It takes a lot for a federal agency to criticize another federal agency. Those guys and gals tend to stick together, probably because everyone else in the country is quick to criticize.
So while I knew the members and especially the chair of the U.S. Chemical Safety Board were becoming frustrated with OSHA’s less-than-motivated efforts toward creating a combustible dust standard, I was shocked when the CSB said it was considering slapping OSHA with an “unacceptable” rating for its response to CSB recommendations on that and other workplace safety and health concerns. And then for the board to actually do it during a public meeting in Washington this month; well, color me surprised.
CSB often makes recommendations to the companies, to the states where the companies operate, to industry organizations or organizations such as the National Fire Protection Association, to municipal governments and to OSHA. These recommendations frequently are adopted by the targeted organizations. OSHA, however, appears immune to CSB’s calls for action on combustible dust, fuel gas and process safety management.

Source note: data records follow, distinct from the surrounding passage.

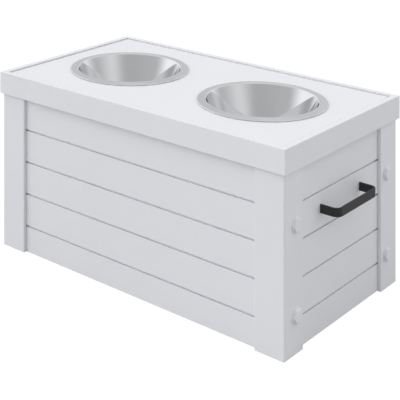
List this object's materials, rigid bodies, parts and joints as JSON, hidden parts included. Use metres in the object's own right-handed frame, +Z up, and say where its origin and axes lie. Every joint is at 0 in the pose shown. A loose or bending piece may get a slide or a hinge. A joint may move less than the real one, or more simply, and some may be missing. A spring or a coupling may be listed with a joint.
{
  "type": "elevated dog feeder with storage",
  "caption": "Raised dog feeder: a lift-off lid carries steel food bowls over a board-sided storage chest with corner posts and black pull handles at its ends.",
  "frame": {"origin": "middle of the chest's footprint, on the floor it stands on", "axes": "+X along the length to the right handle, +Y from front to back, +Z up"},
  "size_m": [0.643, 0.35, 0.3118],
  "materials": {
    "painted_board": "smooth pale grey-white satin paint on composite board",
    "inner_board": "the same paint, thinner and flatter, on the pieces out of sight",
    "cap_plastic": "moulded pale grey-white plastic",
    "bowl_steel": "satin stainless steel, spun inside and polished on the rim",
    "fastener_steel": "zinc plated steel",
    "handle_paint": "satin black powder coat"
  },
  "bodies": {
    "chest": {"post_front_left": "painted_board", "post_front_right": "painted_board", "post_back_left": "painted_board", "post_back_right": "painted_board", "front_board_1": "painted_board", "front_board_2": "painted_board", "front_board_3": "painted_board", "front_board_4": "painted_board", "front_board_5": "painted_board", "back_board_1": "painted_board", "back_board_2": "painted_board", "back_board_3": "painted_board", "back_board_4": "painted_board", "back_board_5": "painted_board", "left_board_1": "painted_board", "left_board_2": "painted_board", "left_board_3": "painted_board", "left_board_4": "painted_board", "left_board_5": "painted_board", "right_board_1": "painted_board", "right_board_2": "painted_board", "right_board_3": "painted_board", "right_board_4": "painted_board", "right_board_5": "painted_board", "batten_front_left": "inner_board", "batten_front_right": "inner_board", "batten_back_left": "inner_board", "batten_back_right": "inner_board", "batten_screws": "fastener_steel", "floor_panel": "inner_board", "floor_cleat_front": "inner_board", "floor_cleat_back": "inner_board", "floor_cleat_left": "inner_board", "floor_cleat_right": "inner_board", "frame_bolts": "fastener_steel", "bolt_washers": "fastener_steel", "bolt_inserts": "fastener_steel", "bolt_caps": "cap_plastic", "handle_left": "handle_paint", "handle_right": "handle_paint", "handle_screws": "fastener_steel"},
    "lid": {"lid_rail_front": "painted_board", "lid_rail_back": "painted_board", "lid_rail_left": "painted_board", "lid_rail_right": "painted_board", "lid_panel": "painted_board", "lid_ledger_front": "inner_board", "lid_ledger_back": "inner_board", "lid_ledger_left": "inner_board", "lid_ledger_right": "inner_board", "lid_locator_front": "inner_board", "lid_locator_back": "inner_board", "lid_locator_left": "inner_board", "lid_locator_right": "inner_board", "lid_screws": "fastener_steel"},
    "left_bowl": {"bowl_left": "bowl_steel"},
    "right_bowl": {"bowl_right": "bowl_steel"}
  },
  "joints": [
    {"name": "lid_lift", "type": "slide", "parent": "chest", "child": "lid", "axis": [0, 0, 1], "range_m": [0, 0.12]},
    {"name": "bowl_left_lift", "type": "slide", "parent": "lid", "child": "left_bowl", "axis": [0, 0, 1], "range_m": [0, 0.08]},
    {"name": "bowl_right_lift", "type": "slide", "parent": "lid", "child": "right_bowl", "axis": [0, 0, 1], "range_m": [0, 0.08]}
  ]
}
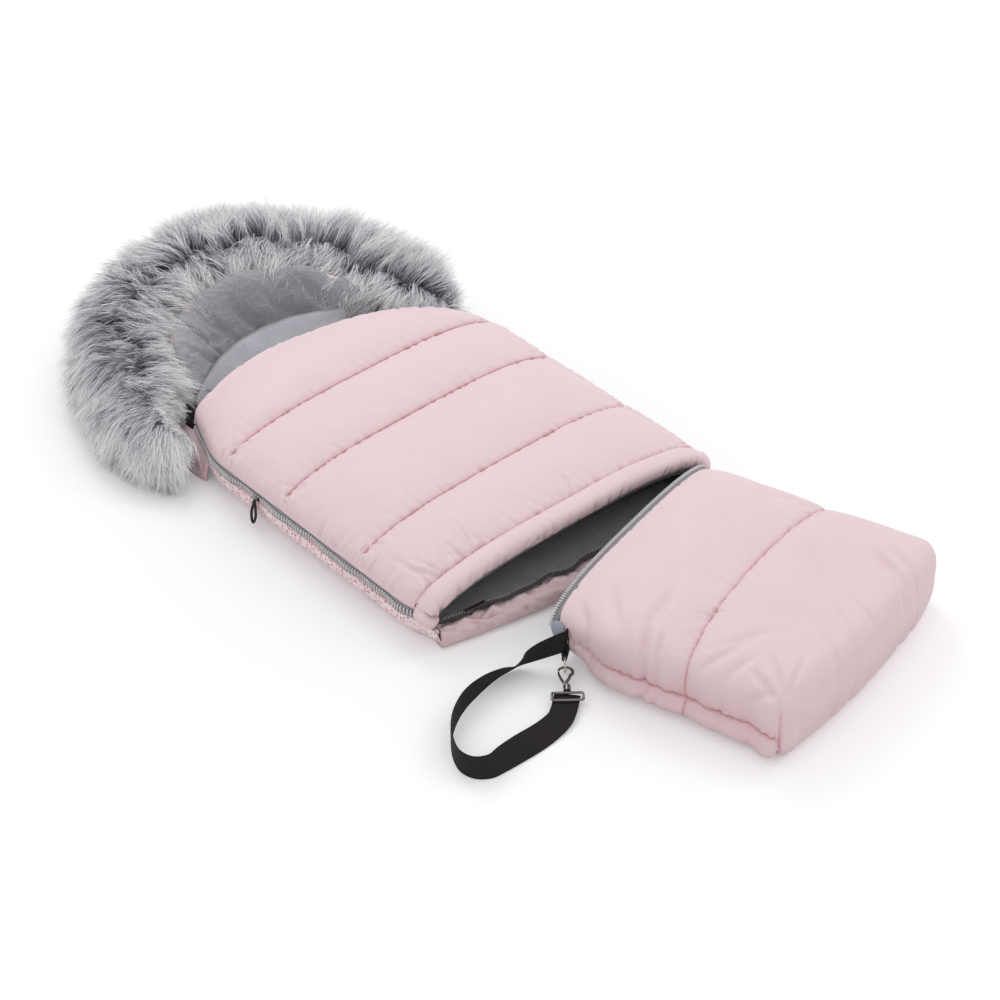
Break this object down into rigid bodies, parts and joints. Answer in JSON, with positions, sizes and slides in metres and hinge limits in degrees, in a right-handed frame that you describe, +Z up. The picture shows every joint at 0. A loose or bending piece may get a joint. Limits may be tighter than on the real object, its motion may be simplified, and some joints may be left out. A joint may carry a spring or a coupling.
{
  "type": "stroller footmuff",
  "caption": "Padded pushchair footmuff with a quilted zip-off cover, a fur-trimmed hood, a zip-on foot bag and a webbing strap with a swivel snap hook.",
  "frame": {"origin": "centre of the flat underside of the back panel", "axes": "+Y to the head end, +X to the side the foot bag is joined on, +Z up off the floor"},
  "size_m": [0.6047, 1.2632, 0.1033],
  "materials": {
    "pink_shell": "satin pale pink woven nylon",
    "pink_mesh": "dotted pale pink mesh",
    "grey_fleece": "brushed mid-grey fleece",
    "grey_minky": "soft grey plush",
    "faux_fur": "long grey fur with pale tips",
    "zip_grey": "woven mauve-grey zip tape",
    "zip_dark": "dark grey moulded teeth",
    "pale_tab": "pale blue-grey tab",
    "black_webbing": "matte black webbing",
    "black_cord": "round black cord",
    "gunmetal": "plated gunmetal",
    "light_nickel": "bright nickel plate"
  },
  "bodies": {
    "muff_base": {"base_shell": "pink_shell", "base_lining": "grey_fleece", "near_side_band": "pink_mesh", "far_side_band": "pink_mesh", "mouth_lip": "pink_shell", "mouth_rim": "pink_shell", "cover_foot_panel": "pink_shell", "cover_foot_lining": "grey_fleece", "near_zip_base_tape": "zip_grey", "far_zip_base_tape": "zip_grey", "near_zip_foot_tape": "zip_grey", "far_zip_foot_tape": "zip_grey", "near_zip_top_stop": "gunmetal", "far_zip_top_stop": "gunmetal", "mouth_zip_lip_half": "zip_dark", "mouth_zip_rim_half": "zip_grey", "near_fur_end": "faux_fur", "far_fur_end": "faux_fur", "corner_label_tab": "black_webbing"},
    "cover": {"cover_main_panel": "pink_shell", "cover_main_lining": "grey_fleece", "near_zip_cover_tape": "zip_grey", "far_zip_cover_tape": "zip_grey"},
    "hood": {"hood_shell": "pink_shell", "hood_lining": "grey_minky", "fur_trim": "faux_fur"},
    "foot_bag": {"foot_bag_shell": "pink_shell", "foot_bag_lining": "grey_fleece", "foot_bag_zip_half": "zip_grey", "zip_end_tab": "pale_tab", "corner_zip_box": "pale_tab", "ring_tab": "black_webbing", "strap_anchor": "black_webbing"},
    "carry_strap": {"strap_webbing": "black_webbing", "strap_loop": "gunmetal", "strap_ring": "light_nickel"},
    "snap_hook": {"hook_body": "gunmetal"},
    "hook_lever": {"hook_gate": "gunmetal"},
    "near_slider": {"near_zip_slider": "gunmetal"},
    "near_puller": {"near_zip_puller": "black_cord"},
    "far_slider": {"far_zip_slider": "gunmetal"},
    "far_puller": {"far_zip_puller": "black_cord"},
    "mouth_slider": {"mouth_zip_slider": "gunmetal"},
    "mouth_pull": {"mouth_zip_pull": "gunmetal"}
  },
  "joints": [
    {"name": "cover_fold", "type": "hinge", "parent": "muff_base", "child": "cover", "pos_m": [0, -0.127, 0.0945], "axis": [0.9971, 0.0755, 0], "range_deg": [0, 75]},
    {"name": "hood_lift", "type": "hinge", "parent": "muff_base", "child": "hood", "pos_m": [0, 0.28, 0.041], "axis": [1, 0, 0], "range_deg": [0, 60]},
    {"name": "bag_swing", "type": "hinge", "parent": "muff_base", "child": "foot_bag", "pos_m": [0.2144, -0.268, 0], "axis": [0, 0, 1], "range_deg": [-13, 45]},
    {"name": "strap_turn", "type": "hinge", "parent": "foot_bag", "child": "carry_strap", "pos_m": [-0.12595, -0.39299, 0.0096], "axis": [0, 0, 1], "range_deg": [-45, 13]},
    {"name": "hook_swivel", "type": "hinge", "parent": "carry_strap", "child": "snap_hook", "pos_m": [-0.12595, -0.39299, 0.0096], "axis": [-0.6157, -0.788, 0], "range_deg": [-30, 30]},
    {"name": "lever_spring", "type": "hinge", "parent": "snap_hook", "child": "hook_lever", "pos_m": [-0.15334, -0.4226, 0.0096], "axis": [0, 0, -1], "range_deg": [0, 25], "stiffness_Nm_per_rad": 0.02, "springref_deg": -11.46},
    {"name": "near_slider_run", "type": "slide", "parent": "muff_base", "child": "near_slider", "axis": [0, 1, 0], "range_m": [-0.255, 0.07]},
    {"name": "near_puller_swing", "type": "hinge", "parent": "near_slider", "child": "near_puller", "pos_m": [-0.2359, 0.05, 0.0396], "axis": [0, 1, 0], "range_deg": [0, 150]},
    {"name": "far_slider_run", "type": "slide", "parent": "muff_base", "child": "far_slider", "axis": [0, 1, 0], "range_m": [-0.255, 0.07]},
    {"name": "far_puller_swing", "type": "hinge", "parent": "far_slider", "child": "far_puller", "pos_m": [0.2359, 0.05, 0.0396], "axis": [0, -1, 0], "range_deg": [0, 150]},
    {"name": "mouth_slider_run", "type": "slide", "parent": "muff_base", "child": "mouth_slider", "axis": [0.993, -0.118, 0], "range_m": [0, 0.05]},
    {"name": "mouth_pull_swing", "type": "hinge", "parent": "mouth_slider", "child": "mouth_pull", "pos_m": [-0.16234, -0.27408, 0.0313], "axis": [0, -1, 0], "range_deg": [0, 90]}
  ],
  "couplings": [
    {"joint": "strap_turn", "follows": "bag_swing", "ratio": -1}
  ]
}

I can’t speak for him in this case, but CSB Chairperson Dr. Rafael Moure-Eraso has been very outspoken in interviews and in public statements about his frustration with OSHA’s (lack of) response to recommendations made by CSB following its investigations of chemical-related disasters. Earlier statements made by Moure-Eraso regarding CSB investigations praised the companies, states and organizations that adopted CSB’s recommendations, with no mention of the recommendations that were ignored by OSHA.
Recently, however, Moure-Eraso appears to be taking a page out of OSHA’s book on public shaming. He’s not just grumbling in private, or in an interview with me; he’s publicly calling OSHA to task on its lack of action – much like OSHA publicly shames via press releases the companies that have been cited and fined by the agency.
I’m glad somebody else is mad as hell for a change. While I know that some of the delay on standards that would save lives and prevent some of the most explosive tragedies experienced in U.S. workplaces is caused by federal regulations that require exhaustive review of costs and benefits, some of it is OSHA dragging its heels on standards that undoubtedly will be controversial and resource-intense.
To Moure-Eraso, the other members of the U.S. Chemical Safety Board, and the CSB staff and investigators, I say, “Keep up the good work.” To OSHA, I’ll echo what the CSB had to say: “Unacceptable!”